Here's Hoping Next Version of TechVille Will Be Grounded in Business Fundamentals and Professional Decorum
Anointed geniuses such as Elon Musk are looking more and more like clowns.
Has Musk, for example, been too distracted with Twitter and tweeting that he didn’t notice the severe competition from established vehicle players in the EV niche. Ford, for example, has quite the lineup such as the F-150 Lightning. Meanwhile, as Yahoo Finance reports, Tesla short-sellers made $8.2 billion this year betting against genius.
Musk is just the tip of the iceberg in the exploding disenchantment with tech’s supposed wonderkinds. The shift now is to demand concrete data about revenue and profits. Skip the hype about growth. Talk like a “real” business, such as McDonald’s or Goldman Sachs.

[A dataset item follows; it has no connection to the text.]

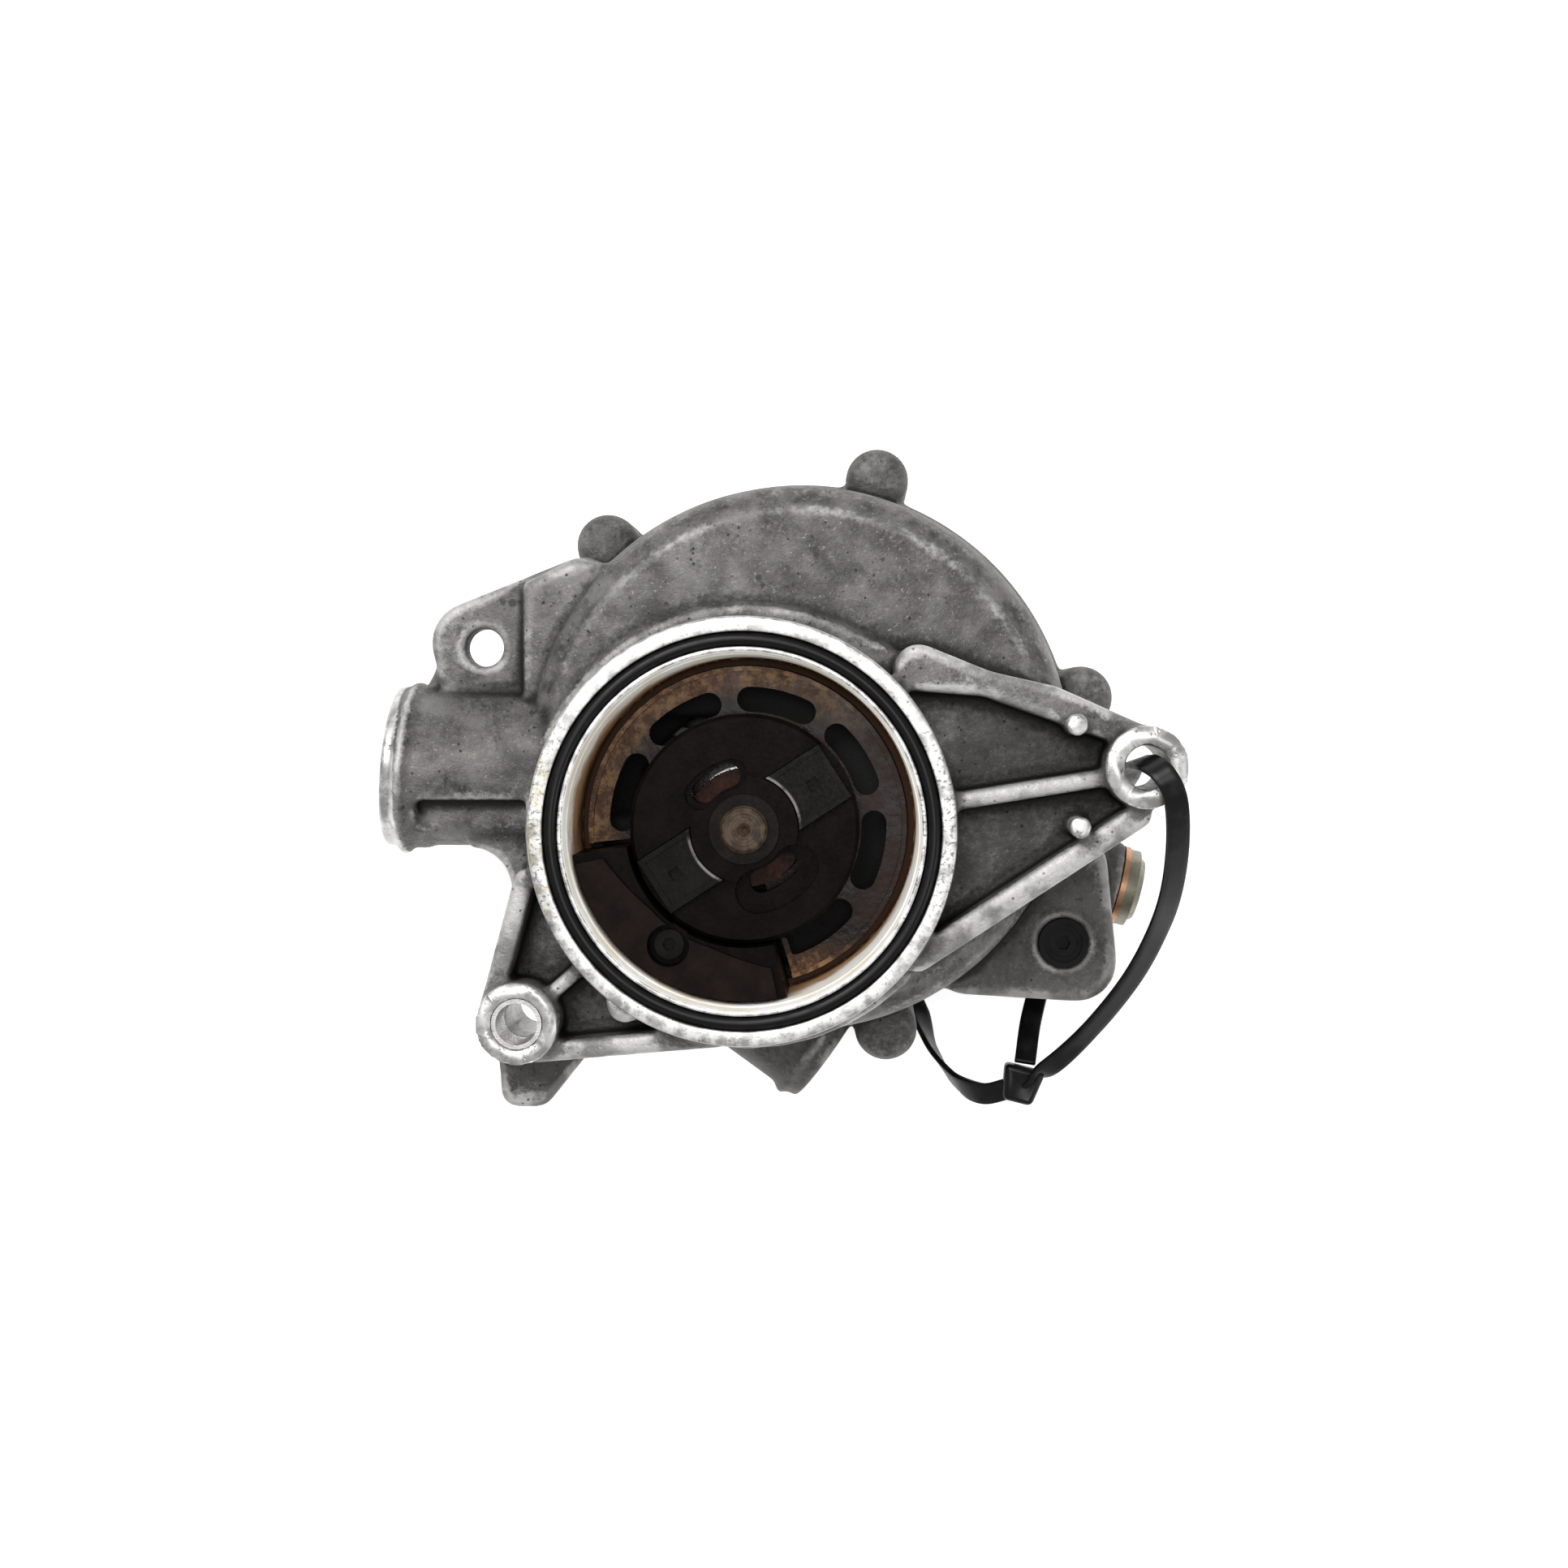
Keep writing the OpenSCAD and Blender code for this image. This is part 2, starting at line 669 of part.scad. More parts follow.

Also skip the platitudes about the public good. Was it part of the public good for Meta to snatch back a job as a recruiter a few days before the professional was to start? A lease had been signed. The same thing happened at Twitter. A lease had been signed. And with all the tech layoffs those two will have a tough time finding comparable work. Yes, Meta and Twitter were purpose-driven to make the world a better place.
Clearly the movement right now is this: a return to old-fashioned business fundamentals. Also, it’s about welcoming back leaders and managers who don’t suck up all the oxygen. Remember the centered presence of Bob Iger when he was head of Disney? So impressive. So successful.
I recall with such pain ghostwriting a book on entrepreneurship for one-time tech high-flyer Andrew Bachman. He put himself out there as larger than life and louder. Techli described him as “borderline arrogant and albeit boisterous.” No surprise, he had been honored at the White House. That was baked into the startup game. Entrepreneur as hero of the times. Yes, he created a $50K scholarship for his alma mater Babson.
Soon enough Bachman became entangled with the FTC and had to surrender the usual tech bling like designer cars and watches.
Things got worse. According to an official government announcement, he took a guilty plea in connection with a mobile-cramming fraud. Wiley backed off from publishing that book. The Babson scholarship went poof. (Also, one can imagine a hit to the Babson Brand.)
No, not every high-profile tech founder pushes legal boundaries. But most did push against the boundaries of prudent business practices and professional decorum.
Will the next era of tech entrepreneurship be more quiet? And, data-heavy about financial performance? And, with humility among the players?
Even before the current tech crash, when I sized up a prospective client as “Another Bachman,” I headed out of that force field. The compensation wasn’t worth it.